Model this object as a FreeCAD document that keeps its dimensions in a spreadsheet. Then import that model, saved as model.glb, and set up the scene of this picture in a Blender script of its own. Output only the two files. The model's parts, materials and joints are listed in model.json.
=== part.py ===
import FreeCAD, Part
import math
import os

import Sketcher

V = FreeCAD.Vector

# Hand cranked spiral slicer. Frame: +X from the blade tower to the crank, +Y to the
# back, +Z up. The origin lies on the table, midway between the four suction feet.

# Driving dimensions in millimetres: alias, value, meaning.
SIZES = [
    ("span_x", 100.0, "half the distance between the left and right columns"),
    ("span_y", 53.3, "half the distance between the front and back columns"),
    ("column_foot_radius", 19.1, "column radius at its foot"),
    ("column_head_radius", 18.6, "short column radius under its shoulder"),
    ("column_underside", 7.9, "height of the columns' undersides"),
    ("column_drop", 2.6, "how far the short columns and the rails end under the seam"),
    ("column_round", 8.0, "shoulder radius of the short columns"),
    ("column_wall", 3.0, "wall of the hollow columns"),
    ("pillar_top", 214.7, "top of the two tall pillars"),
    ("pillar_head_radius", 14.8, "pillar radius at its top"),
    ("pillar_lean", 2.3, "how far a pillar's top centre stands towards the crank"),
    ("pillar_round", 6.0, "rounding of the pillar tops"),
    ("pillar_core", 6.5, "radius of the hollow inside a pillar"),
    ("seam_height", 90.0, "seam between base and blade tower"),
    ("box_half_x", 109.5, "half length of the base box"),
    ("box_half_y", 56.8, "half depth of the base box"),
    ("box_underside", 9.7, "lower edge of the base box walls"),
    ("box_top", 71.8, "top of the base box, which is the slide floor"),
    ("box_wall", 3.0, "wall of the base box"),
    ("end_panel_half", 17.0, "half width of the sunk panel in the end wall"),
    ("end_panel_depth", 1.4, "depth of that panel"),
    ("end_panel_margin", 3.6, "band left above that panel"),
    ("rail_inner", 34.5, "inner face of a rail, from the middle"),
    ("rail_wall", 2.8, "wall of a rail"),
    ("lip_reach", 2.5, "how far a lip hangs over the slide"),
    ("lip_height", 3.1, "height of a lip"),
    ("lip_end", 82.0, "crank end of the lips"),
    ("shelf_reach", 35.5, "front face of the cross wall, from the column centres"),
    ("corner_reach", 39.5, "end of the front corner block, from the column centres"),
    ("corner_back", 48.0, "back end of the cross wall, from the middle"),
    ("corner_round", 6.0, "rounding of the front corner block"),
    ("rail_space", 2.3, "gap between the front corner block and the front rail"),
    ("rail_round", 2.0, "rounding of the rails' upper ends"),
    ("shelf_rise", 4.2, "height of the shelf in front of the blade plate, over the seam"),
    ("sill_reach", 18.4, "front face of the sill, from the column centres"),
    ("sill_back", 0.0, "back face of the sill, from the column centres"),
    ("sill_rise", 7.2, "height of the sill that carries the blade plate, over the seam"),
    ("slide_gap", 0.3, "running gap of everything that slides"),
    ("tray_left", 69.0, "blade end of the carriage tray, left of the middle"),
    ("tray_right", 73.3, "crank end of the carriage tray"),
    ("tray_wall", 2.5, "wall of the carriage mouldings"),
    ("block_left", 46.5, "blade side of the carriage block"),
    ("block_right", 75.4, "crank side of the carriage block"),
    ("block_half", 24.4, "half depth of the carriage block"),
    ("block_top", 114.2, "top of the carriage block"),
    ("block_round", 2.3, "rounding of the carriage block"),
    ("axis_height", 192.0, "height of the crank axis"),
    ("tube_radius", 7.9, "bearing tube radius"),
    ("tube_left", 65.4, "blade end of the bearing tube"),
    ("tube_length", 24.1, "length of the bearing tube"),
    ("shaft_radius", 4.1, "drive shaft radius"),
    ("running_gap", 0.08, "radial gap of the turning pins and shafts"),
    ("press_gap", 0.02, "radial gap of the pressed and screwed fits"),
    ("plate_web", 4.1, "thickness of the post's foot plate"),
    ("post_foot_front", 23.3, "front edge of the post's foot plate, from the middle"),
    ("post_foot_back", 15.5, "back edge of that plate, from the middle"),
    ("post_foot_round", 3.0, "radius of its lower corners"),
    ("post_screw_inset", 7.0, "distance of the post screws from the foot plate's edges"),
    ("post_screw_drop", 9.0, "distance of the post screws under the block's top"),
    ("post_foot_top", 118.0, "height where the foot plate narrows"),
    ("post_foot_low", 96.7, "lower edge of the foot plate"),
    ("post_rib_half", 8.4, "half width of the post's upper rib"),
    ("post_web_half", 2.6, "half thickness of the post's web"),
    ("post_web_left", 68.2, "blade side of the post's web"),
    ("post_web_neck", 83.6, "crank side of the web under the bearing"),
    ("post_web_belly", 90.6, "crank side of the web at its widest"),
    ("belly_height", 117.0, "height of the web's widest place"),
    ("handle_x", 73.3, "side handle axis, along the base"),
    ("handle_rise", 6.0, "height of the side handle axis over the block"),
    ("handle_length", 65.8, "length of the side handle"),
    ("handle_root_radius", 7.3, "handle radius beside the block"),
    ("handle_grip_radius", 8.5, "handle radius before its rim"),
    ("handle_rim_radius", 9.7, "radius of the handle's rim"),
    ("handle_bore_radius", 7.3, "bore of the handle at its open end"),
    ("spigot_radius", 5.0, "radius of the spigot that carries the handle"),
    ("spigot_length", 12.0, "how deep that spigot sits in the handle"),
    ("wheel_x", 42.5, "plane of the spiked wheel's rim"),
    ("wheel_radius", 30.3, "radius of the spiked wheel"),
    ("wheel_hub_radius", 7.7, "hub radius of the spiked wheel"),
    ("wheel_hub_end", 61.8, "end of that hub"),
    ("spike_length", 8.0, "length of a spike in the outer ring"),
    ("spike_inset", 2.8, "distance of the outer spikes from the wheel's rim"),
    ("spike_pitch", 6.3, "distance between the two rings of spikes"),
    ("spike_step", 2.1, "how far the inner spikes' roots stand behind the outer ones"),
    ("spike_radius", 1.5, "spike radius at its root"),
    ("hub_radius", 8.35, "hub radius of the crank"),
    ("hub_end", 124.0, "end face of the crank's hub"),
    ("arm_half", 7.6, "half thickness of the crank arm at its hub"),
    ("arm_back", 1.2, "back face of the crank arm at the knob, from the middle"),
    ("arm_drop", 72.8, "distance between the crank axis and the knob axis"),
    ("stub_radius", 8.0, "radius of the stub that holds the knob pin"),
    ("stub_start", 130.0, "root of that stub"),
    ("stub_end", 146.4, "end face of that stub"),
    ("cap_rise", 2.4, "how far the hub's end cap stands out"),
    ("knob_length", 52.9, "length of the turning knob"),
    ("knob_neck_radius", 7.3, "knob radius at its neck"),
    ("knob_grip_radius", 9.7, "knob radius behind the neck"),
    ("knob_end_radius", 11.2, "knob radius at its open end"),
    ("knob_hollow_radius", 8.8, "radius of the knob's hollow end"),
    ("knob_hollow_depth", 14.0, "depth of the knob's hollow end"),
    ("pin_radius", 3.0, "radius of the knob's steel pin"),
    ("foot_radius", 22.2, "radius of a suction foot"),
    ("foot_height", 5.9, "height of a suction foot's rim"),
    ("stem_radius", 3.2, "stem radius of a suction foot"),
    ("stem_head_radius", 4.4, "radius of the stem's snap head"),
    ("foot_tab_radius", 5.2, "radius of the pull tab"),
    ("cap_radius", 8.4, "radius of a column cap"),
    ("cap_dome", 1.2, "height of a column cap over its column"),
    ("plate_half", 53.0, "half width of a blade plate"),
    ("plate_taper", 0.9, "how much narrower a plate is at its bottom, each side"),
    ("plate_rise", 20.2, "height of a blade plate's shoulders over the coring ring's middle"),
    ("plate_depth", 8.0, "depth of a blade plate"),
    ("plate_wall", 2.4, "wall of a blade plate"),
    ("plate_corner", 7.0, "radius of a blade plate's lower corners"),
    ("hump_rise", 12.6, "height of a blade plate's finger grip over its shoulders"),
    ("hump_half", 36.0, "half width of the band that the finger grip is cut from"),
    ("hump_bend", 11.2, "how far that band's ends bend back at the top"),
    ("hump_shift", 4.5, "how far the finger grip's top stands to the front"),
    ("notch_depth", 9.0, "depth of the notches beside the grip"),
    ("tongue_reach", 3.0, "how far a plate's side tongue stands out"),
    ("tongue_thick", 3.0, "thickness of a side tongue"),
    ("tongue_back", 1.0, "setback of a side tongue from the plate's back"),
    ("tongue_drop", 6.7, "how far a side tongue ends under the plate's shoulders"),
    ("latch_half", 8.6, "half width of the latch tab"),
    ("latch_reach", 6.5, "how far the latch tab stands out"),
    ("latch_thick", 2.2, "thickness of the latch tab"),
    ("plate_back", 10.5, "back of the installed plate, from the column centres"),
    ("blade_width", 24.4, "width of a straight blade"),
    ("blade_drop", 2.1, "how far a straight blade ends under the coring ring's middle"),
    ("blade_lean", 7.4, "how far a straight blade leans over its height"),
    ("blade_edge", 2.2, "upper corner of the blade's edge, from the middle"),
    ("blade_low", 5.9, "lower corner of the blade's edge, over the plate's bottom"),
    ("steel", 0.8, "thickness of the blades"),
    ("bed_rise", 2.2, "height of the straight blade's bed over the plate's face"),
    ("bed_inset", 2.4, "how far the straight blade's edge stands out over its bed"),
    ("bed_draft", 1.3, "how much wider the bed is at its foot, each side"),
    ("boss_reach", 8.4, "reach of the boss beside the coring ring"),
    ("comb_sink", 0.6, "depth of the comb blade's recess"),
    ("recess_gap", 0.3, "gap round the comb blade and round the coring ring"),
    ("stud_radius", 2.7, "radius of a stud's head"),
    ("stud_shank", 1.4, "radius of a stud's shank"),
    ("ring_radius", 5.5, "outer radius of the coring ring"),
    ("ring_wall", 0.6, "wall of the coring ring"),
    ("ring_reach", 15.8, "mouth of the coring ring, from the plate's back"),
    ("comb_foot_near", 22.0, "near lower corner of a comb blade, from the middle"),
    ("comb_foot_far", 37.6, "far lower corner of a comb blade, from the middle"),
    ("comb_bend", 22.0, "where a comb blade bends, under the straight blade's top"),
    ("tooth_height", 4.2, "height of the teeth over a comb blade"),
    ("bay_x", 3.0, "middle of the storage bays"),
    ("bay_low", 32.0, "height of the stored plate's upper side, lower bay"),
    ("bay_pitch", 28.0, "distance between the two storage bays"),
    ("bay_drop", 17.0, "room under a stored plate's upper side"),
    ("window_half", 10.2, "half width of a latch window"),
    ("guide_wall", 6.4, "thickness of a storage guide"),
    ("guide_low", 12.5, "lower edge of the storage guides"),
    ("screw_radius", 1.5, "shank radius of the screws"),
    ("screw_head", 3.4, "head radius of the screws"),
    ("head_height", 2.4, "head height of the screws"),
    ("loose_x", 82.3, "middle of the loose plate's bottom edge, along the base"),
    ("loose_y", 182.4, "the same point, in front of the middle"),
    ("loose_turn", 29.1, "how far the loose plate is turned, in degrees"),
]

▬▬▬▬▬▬

TASK TO COMPLETE
Print the listing above from its first line through the line with "# back, +Z up.", and stop there.

EXPECTED ANSWER
Model this object as a FreeCAD document that keeps its dimensions in a spreadsheet. Then import that model, saved as model.glb, and set up the scene of this picture in a Blender script of its own. Output only the two files. The model's parts, materials and joints are listed in model.json.
=== part.py ===
import FreeCAD, Part
import math
import os

import Sketcher

V = FreeCAD.Vector

# Hand cranked spiral slicer. Frame: +X from the blade tower to the crank, +Y to the
# back, +Z up. The origin lies on the table, midway between the four suction feet.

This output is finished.